EXERCISE DIRECTIONS:
Copy out all lines carrying the word "None".

Collection entries:
++++++++
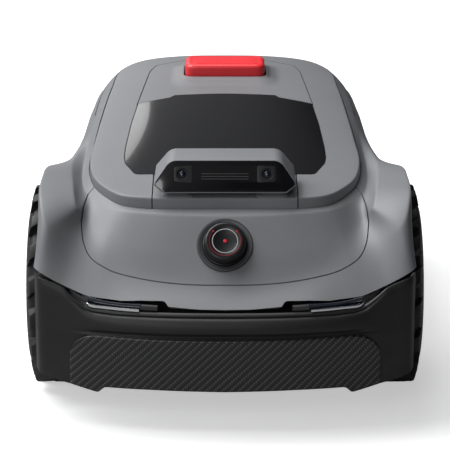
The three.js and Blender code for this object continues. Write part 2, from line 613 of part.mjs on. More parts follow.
function makeHeadlights() {
  for (const [name, side] of [['right', 1], ['left', -1]]) {
    const row = (ahead, below) => Array.from({ length: LIGHT.stations + 1 }, (_, i) => {
      const share = side > 0 ? i / LIGHT.stations : 1 - i / LIGHT.stations;
      const x = THREE.MathUtils.lerp(LIGHT.from, LIGHT.to, share);
      const [y, z] = hemAt(x);
      return new THREE.Vector3(side * x, y + LIGHT.behindHem - ahead, z - below);
    });
    place(`headlight_lens_${name}`, skin([row(0, LIGHT.top), row(0, LIGHT.bottom)], LIGHT.thick), 'lens');
    const ahead = LIGHT.trimThick + 2 * GAP;
    place(`headlight_trim_${name}`, skin([row(ahead, LIGHT.trimTop), row(ahead, LIGHT.trimBottom)],
      LIGHT.trimThick), 'chrome');
  }
}

// ---------- chassis ----------
function chassisOutline(inset = 0) {
  const c = CHASSIS;
  const half = [[0, c.front], [c.frontHalf, c.front], [c.frontHalf, c.frontEnd], [c.midHalf, c.frontEnd],
    [c.midHalf, c.midEnd], [c.rearHalf, c.midEnd], [c.rearHalf, c.tailStart], [c.tailHalf, c.tailStart],
    [c.tailHalf, c.tailBend], [c.tailEndHalf, c.tail], [0, c.tail]];
  return grown(mirrored(half), -inset);
}

function makeChassis() {
  const c = CHASSIS;
  const cup = (radius, z0, z1) => post(0, CHAMBER.y, z0, z1, radius, 36);
  const plateTop = c.floor + c.wall;
  const plate = prism(chassisOutline(), c.floor, plateTop)
    .subtract(cup(CHAMBER.radius + c.wall + GAP, c.floor - 5, plateTop + 5));
  place('chassis_base', plate, 'dark');
  const inside = prism(chassisOutline(c.wall), c.floor, c.top + 1);
  place('chassis_frame', prism(chassisOutline(), plateTop + GAP, c.top).subtract(inside), 'dark');
  let hood = cup(CHAMBER.radius + c.wall, c.floor, CHAMBER.ceiling + c.wall);
  for (const x of [-PILLAR.x, PILLAR.x]) {
    for (const y of [PILLAR.front, PILLAR.back]) {
      hood = hood.add(post(x, y, CHAMBER.ceiling + 1, TRAY.floor - GAP, PILLAR.radius, 12));
    }
  }
  hood = hood.subtract(cup(CHAMBER.radius, c.floor - 5, CHAMBER.ceiling))
    .subtract(cup(LIFT.hole, CHAMBER.ceiling - 5, CHAMBER.ceiling + 5));
  place('cutter_hood', hood, 'dark');
  const pads = CONTACT;
  for (const [name, side] of [['right', 1], ['left', -1]]) {
    const x = side * pads.x;
    const pad = box(x - pads.half, x + pads.half, c.tail + GAP, c.tail + GAP + pads.thick,
      pads.z - pads.high / 2, pads.z + pads.high / 2);
    place(`charging_contact_${name}`, pad, 'steel');
  }
}

// ---------- controls under the lid ----------
function makeControls() {
  const wall = 2;
  const outline = roundedOutline(-TRAY.half, TRAY.front, TRAY.half, TRAY.back, 10, 3);
  const well = prism(grown(outline, -wall), TRAY.floor + 3, TRAY.top + 1);
  let tray = prism(outline, TRAY.floor, TRAY.top).subtract(well);
  const top = TRAY.floor + 3;
  KEYS.forEach((name, i) => {
    const x = (i - (KEYS.length - 1) / 2) * KEY.pitch;
    tray = tray.add(post(x, KEY.y, top - 1, top + KEY.guide, KEY.radius + 2, 16));
    tray = tray.subtract(post(x, KEY.y, top, top + 20, KEY.radius + 2 * GAP, 16));
    const lowest = top + KEY.travel + GAP;
    place(name, post(x, KEY.y, lowest, lowest + KEY.height, KEY.radius, 16), i === 0 ? 'red' : 'keycap');
  });
  place('control_tray', tray, 'dark');
}

// ---------- cutter ----------
function makeCutter() {
  const y = CHAMBER.y;
  const l = LIFT;
  const nutY = y + l.screwOff;
  let carriage = post(0, y, l.ring, l.ring + l.tall, l.outer).add(
    box(-l.arm, l.arm, y + l.outer - 6, nutY + 10, l.ring + l.armLow, l.ring + l.armHigh));
  carriage = carriage.subtract(post(0, y, l.ring - 1, l.ring + l.tall + 1, l.inner + GAP))
    .subtract(post(0, nutY, l.ring, l.ring + 50, l.screw + GAP, 20));
  place('lift_carriage', carriage, 'dark');
  place('lift_screw', post(0, nutY, CHAMBER.ceiling + CHASSIS.wall + GAP, l.motorZ - GAP, l.screw, 20), 'steel');
  place('lift_motor', post(0, nutY, l.motorZ, TRAY.floor - GAP, l.motorRadius, 24), 'steel');
  const flange = post(0, y, l.ring + l.tall + GAP, l.ring + l.tall + 4, l.outer - 1);
  const shaft = post(0, y, DISC.z + DISC.thick + DISC.boss + GAP, l.motorLow + 1, l.shaft, 20);
  const can = post(0, y, l.motorLow, l.ring + l.tall + 1, l.inner);
  place('blade_motor', can.add(flange).add(shaft), 'steel');
  let disc = post(0, y, DISC.z, DISC.z + DISC.thick, DISC.radius, 40)
    .add(post(0, y, DISC.z + 1, DISC.z + DISC.thick + DISC.boss, DISC.bossRadius, 24));
  const bladeTop = DISC.z - GAP;
  const bladeLow = bladeTop - BLADE.thick;
  for (let i = 0; i < BLADE.count; i += 1) {
    const turn = (solidPiece) => solidPiece.rotate([0, 0, (360 * i) / BLADE.count]).translate([0, y, 0]);
    const hole = post(BLADE.pivotRadius, 0, -5, 100, BLADE.bore + GAP, 16);
    const edge = roundedOutline(BLADE.pivotRadius - BLADE.width / 2, -BLADE.width / 2,
      BLADE.pivotRadius + BLADE.length, BLADE.width / 2, 4, 2);
    disc = disc.subtract(turn(hole));
    place(`blade_${i + 1}`, turn(prism(edge, bladeLow, bladeTop).subtract(hole)), 'steel');
    const screw = post(BLADE.pivotRadius, 0, bladeLow - GAP - BLADE.headHigh, bladeLow - GAP, BLADE.head, 20)
      .add(post(BLADE.pivotRadius, 0, bladeLow - GAP - 1, DISC.z + DISC.thick, BLADE.bore, 16));
    place(`blade_screw_${i + 1}`, turn(screw), 'steel');
  }
  place('cutting_disc', disc, 'dark');
}

// ---------- inside ----------
function makeElectronics() {
  const floor = CHASSIS.floor + CHASSIS.wall + GAP;
  place('battery_pack', box(-BATTERY.half, BATTERY.half, BATTERY.front, BATTERY.back, floor,
    floor + BATTERY.height), 'battery');
  let board = box(-BOARD.half, BOARD.half, BOARD.front, BOARD.back, floor + BOARD.foot, floor + BOARD.foot + 2);
  for (const x of [-BOARD.half + 6, BOARD.half - 6]) {
    for (const y of [BOARD.front + 6, BOARD.back - 6]) {
      board = board.add(post(x, y, floor, floor + BOARD.foot + 1, 4, 10));
    }
  }
  place('main_board', board, 'board');
}

// ---------- wheels ----------
function lugOutline(axle, turn) {
  const points = [];
  const root = axle.radius - axle.lug;
  const pitch = (2 * Math.PI) / axle.lugs;
  for (let i = 0; i < axle.lugs; i += 1) {
    const middle = i * pitch + turn;
    const steps = [[root, -LUG.footShare], [axle.radius, -LUG.topShare], [axle.radius, LUG.topShare],
      [root, LUG.footShare]];
    for (const [radius, share] of steps) {
      const flat = radius === axle.radius ? radius / Math.cos(LUG.topShare * pitch) : radius;
      const angle = middle + share * pitch;
      points.push([flat * Math.cos(angle), flat * Math.sin(angle)]);
    }
  }
  return points;
}

function makeWheel(corner, axle, side, bulge) {
  const z = axle.radius;
  const rim = axle.radius * RIM_SHARE;
  const middle = (axle.inner + axle.outer) / 2;
  const half = (from, to, turn) => prism(lugOutline(axle, turn), from, to);
  const bore = post(0, 0, axle.inner - 5, axle.outer + 30, rim + GAP, SIDES);
  const wallProfile = [[0, axle.outer - 3], [axle.radius - axle.lug - 6, axle.outer - 3],
    [axle.radius - axle.lug - 6, axle.outer + bulge * 0.5], [rim + 6, axle.outer + bulge],
    [0, axle.outer + bulge]];
  const sidewall = solid(new THREE.LatheGeometry(wallProfile.map(v2), SIDES)).rotate([90, 0, 0]);
  const stand = (shape) => shape.rotate([0, side * 90, 0]).translate([0, axle.y, z]);
  const pitch = Math.PI / axle.lugs;
  const tyre = half(axle.inner, middle + 0.5, Math.PI).add(half(middle, axle.outer, pitch)).add(sidewall)
    .subtract(bore);
  place(`tyre_${corner}`, stand(tyre), 'rubber');
  const profile = [[0, axle.inner + RIM.recess], [rim, axle.inner + RIM.recess], [rim, axle.outer + bulge * 0.6],
    [rim - 8, axle.outer + bulge], [rim * 0.45, axle.outer + bulge - 3], [rim * 0.3, axle.outer + bulge + 1],
    [0, axle.outer + bulge + 1]];
  const disc = solid(new THREE.LatheGeometry(profile.map(v2), SIDES)).rotate([90, 0, 0]);
  place(`rim_${corner}`, stand(disc), 'dark');
  const wallHalf = axle === FRONT_AXLE ? CHASSIS.frontHalf : CHASSIS.rearHalf;
  const hub = post(0, 0, wallHalf + GAP, axle.inner + RIM.recess - GAP, HUB_RADIUS, SIDES);
  place(`hub_motor_${corner}`, stand(hub), 'steel');
}

function makeWheels() {
  const ends = [['front', FRONT_AXLE, BULGE], ['rear', REAR_AXLE, REAR_BULGE]];
  for (const [end, axle, bulge] of ends) {
    makeWheel(`${end}_right`, axle, 1, bulge);
    makeWheel(`${end}_left`, axle, -1, bulge);
  }
}

makeShells();
makeDeck();
makeStopButton();
makeCamera();
makeLidar();
makeBumper();
makeHeadlights();
makeChassis();
makeControls();
makeCutter();
makeElectronics();
makeWheels();
parts.position.y = -new THREE.Box3().setFromObject(parts).getCenter(new THREE.Vector3()).y;

export default parts;
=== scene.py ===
import json
import math

import bmesh
import bpy
import numpy as np
from mathutils import Matrix, Vector


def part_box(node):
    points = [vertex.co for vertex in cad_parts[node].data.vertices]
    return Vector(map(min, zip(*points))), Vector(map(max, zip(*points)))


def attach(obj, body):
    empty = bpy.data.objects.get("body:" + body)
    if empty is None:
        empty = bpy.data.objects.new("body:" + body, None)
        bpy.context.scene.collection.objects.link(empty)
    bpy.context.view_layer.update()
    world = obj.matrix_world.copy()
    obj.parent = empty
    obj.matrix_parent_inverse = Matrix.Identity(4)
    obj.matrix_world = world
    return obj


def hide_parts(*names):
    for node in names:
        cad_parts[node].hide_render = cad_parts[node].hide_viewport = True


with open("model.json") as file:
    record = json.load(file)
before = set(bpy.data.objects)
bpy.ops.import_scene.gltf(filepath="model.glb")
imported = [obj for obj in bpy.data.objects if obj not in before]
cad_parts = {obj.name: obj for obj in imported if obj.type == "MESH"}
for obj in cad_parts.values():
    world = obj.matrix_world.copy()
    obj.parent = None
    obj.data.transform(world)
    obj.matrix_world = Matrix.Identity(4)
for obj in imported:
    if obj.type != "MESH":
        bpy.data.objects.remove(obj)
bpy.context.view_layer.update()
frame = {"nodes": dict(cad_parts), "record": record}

bl_info = {
    "name": "Robotic Lawn Mower",
    "version": (1, 0, 0),
    "blender": (4, 5, 0),
    "location": "View3D > Sidebar > Mower",
    "description": "Builds the outer panels, wheels, sensors and finishes of a robotic lawn mower round its CAD frame",
    "category": "Add Mesh",
}

# Every size below is in millimetres from the ground under the middle of the machine, with the
# front facing -Y; metres() turns them into Blender's metres in the CAD frame.
FRONT_AXLE = {"y": -150, "radius": 111, "inner": 168, "outer": 212, "lug": 8, "lugs": 18}
REAR_AXLE = {"y": 165, "radius": 98, "inner": 118, "outer": 166, "lug": 7, "lugs": 16}
TYRE_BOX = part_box("tyre_front_right")
# How far the CAD frame's y lies from the sizes below.
SHIFT = (TYRE_BOX[0].y + TYRE_BOX[1].y) * 500 - FRONT_AXLE["y"]
FRONT_Y = -320
WALL = 3

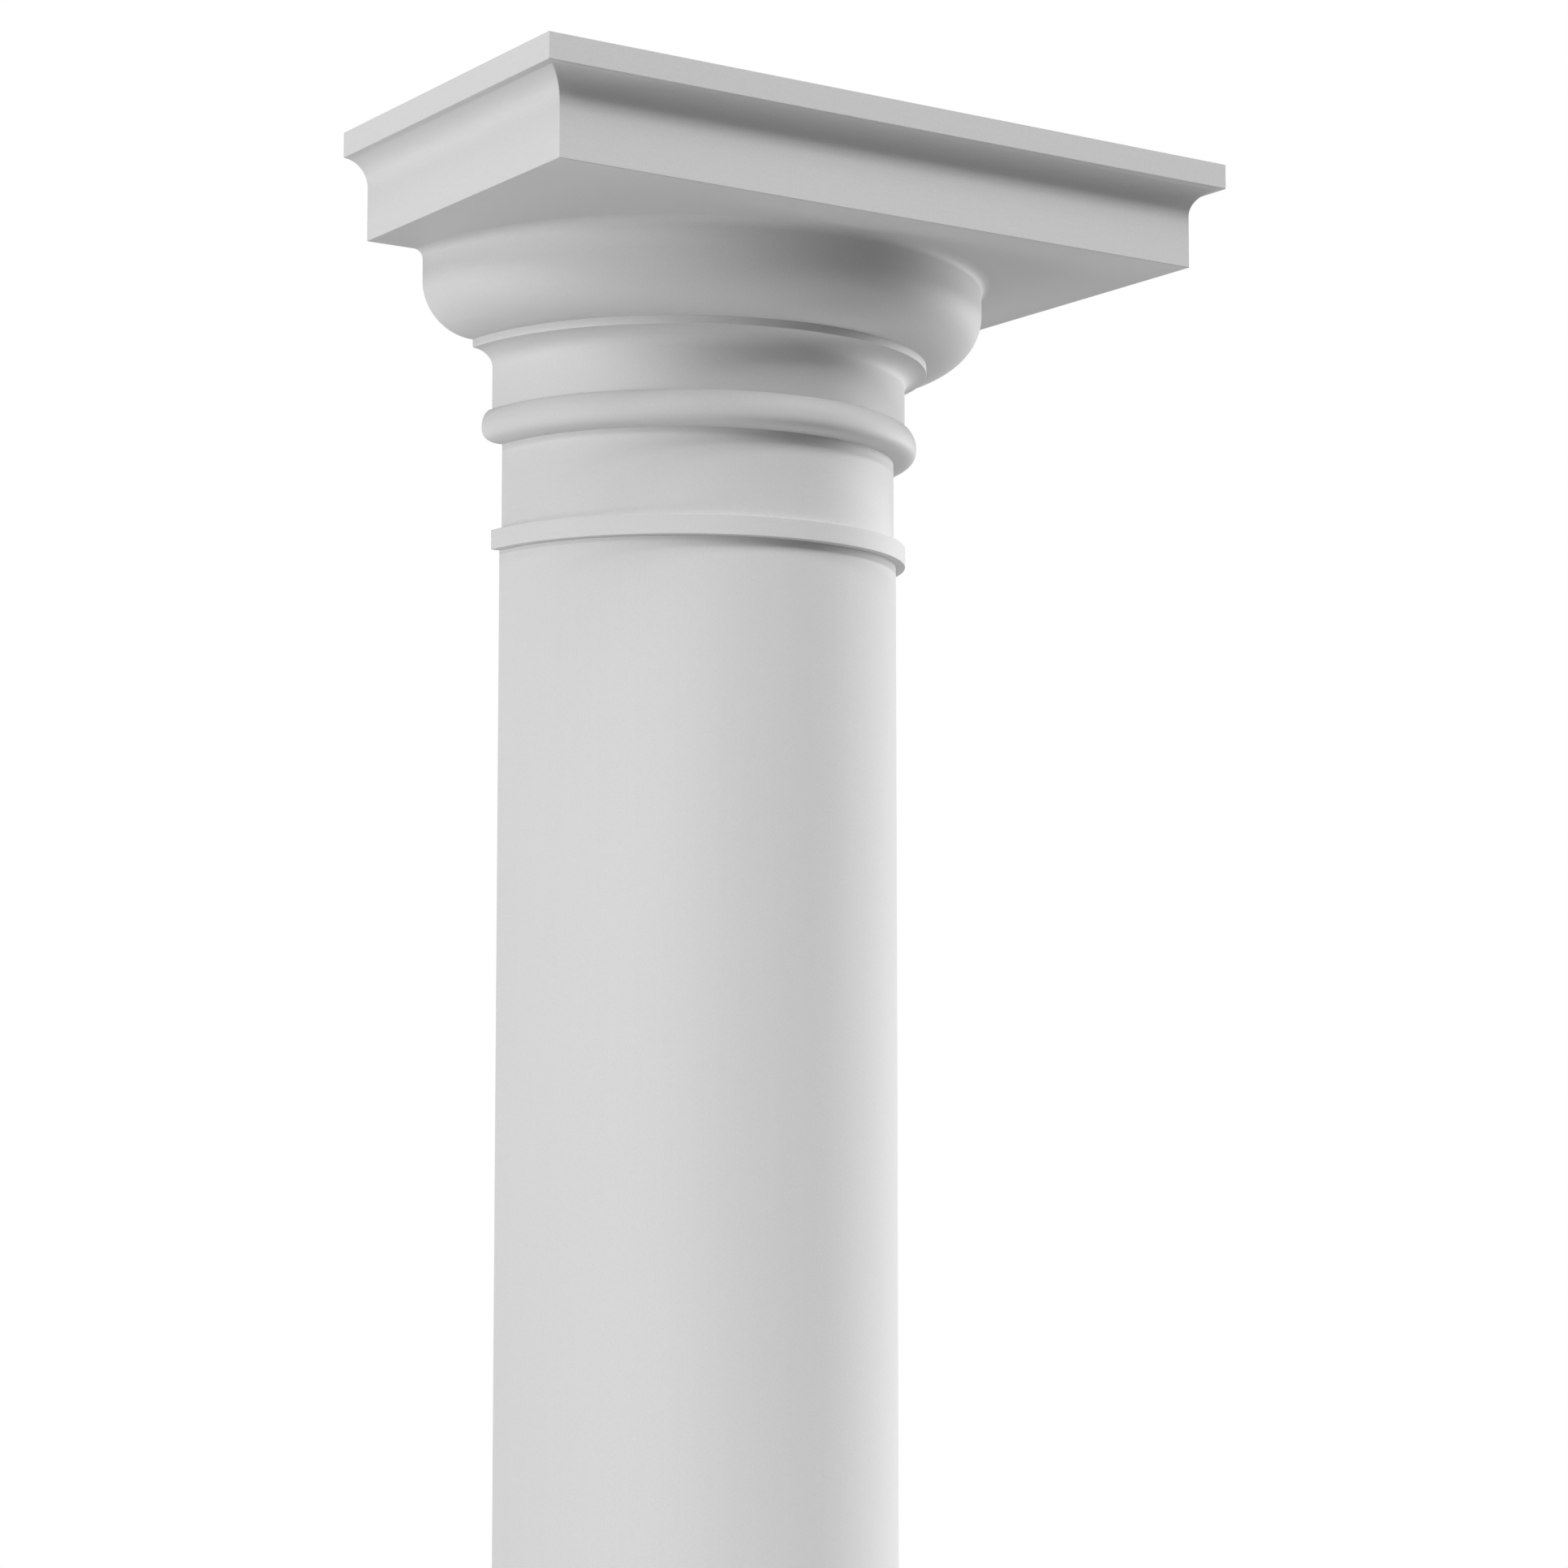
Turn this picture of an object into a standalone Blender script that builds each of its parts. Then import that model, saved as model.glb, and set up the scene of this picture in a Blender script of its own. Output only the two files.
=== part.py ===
"""A half-round engaged column of plain cast stone, with a moulded capital and a plain base.

The column is cut flat through its own axis, where it stands against a wall. Its capital is one
casting: a square abacus over a turned bell. The shaft is a plain half cylinder, and the base is a
square plinth under a torus. Sizes are in metres, +Z is up, the front faces -Y, and the origin is on
the floor under the middle of the column's bounding box.

Every projection is measured outwards from the face of the shaft, and every height is measured along
the column, so a change of shaft or height carries the mouldings with it.
"""

import math

import bmesh
import bpy

# The whole column
COLUMN_HEIGHT = 2.44
SHAFT_RADIUS = 0.1525
JOINT_GAP = 0.0003

# The abacus, from its top downwards
ABACUS_FILLET_PROJECTION = 0.1240
ABACUS_FILLET_HEIGHT = 0.0176
ABACUS_CAVETTO_HEIGHT = 0.0185
ABACUS_FACE_PROJECTION = 0.1054
ABACUS_FACE_HEIGHT = 0.0369

# The echinus, from the abacus downwards
ECHINUS_COVE_RADIUS = 0.0069
ECHINUS_PROJECTION = 0.0623
ECHINUS_SIDE_HEIGHT = 0.0150
OVOLO_HEIGHT = 0.0361
ANNULET_PROJECTION = 0.0224
ANNULET_HEIGHT = 0.0057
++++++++
RESPONSE FOR THIS EXERCISE:
    if empty is None:
        empty = bpy.data.objects.new("body:" + body, None)
    obj.parent = None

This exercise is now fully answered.